Tribuna Independente - Este ano o MPF contou com um sistema de denúncias de crimes eleitorais também pelo telefone. Qual o resultado desse novo aplicativo?
Rodrigo Tenório – A eleição de 2014, para presidente, governador e senador, envolve número muito menor de candidatos, cerca de 20.000, somente. Nessas eleições o número de candidatos ultrapassa os 40.000. Há, portanto, um aumento natural das denúncias. No MPF, a coordenação dos trabalhos é feita pelo Procurador-Geral Eleitoral, o vice-procurador-Geral Eleitoral, assessorados pelo Grupo Executivo Nacional da Função eleitoral, do qual faço parte. Ainda não houve tempo de compilar as denúncias e os resultados delas.
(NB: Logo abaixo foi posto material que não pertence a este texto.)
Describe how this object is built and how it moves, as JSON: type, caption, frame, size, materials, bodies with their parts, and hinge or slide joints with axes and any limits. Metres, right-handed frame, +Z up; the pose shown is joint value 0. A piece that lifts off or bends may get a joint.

Tribuna Independente - Recentemente, o MPF identificou beneficiários do Bolsa Família que estavam recebendo irregularmente e expediu recomendações a todas as 102 prefeituras para que realizem visitas domiciliares a quase 14 mil beneficiários do programa Bolsa Família. Já existe algum resultado destas visitas?
Rodrigo Tenório – Diversas prefeituras já responderam à recomendação informando seu acatamento. Teremos o quadro de informações consolidado no ano que vem.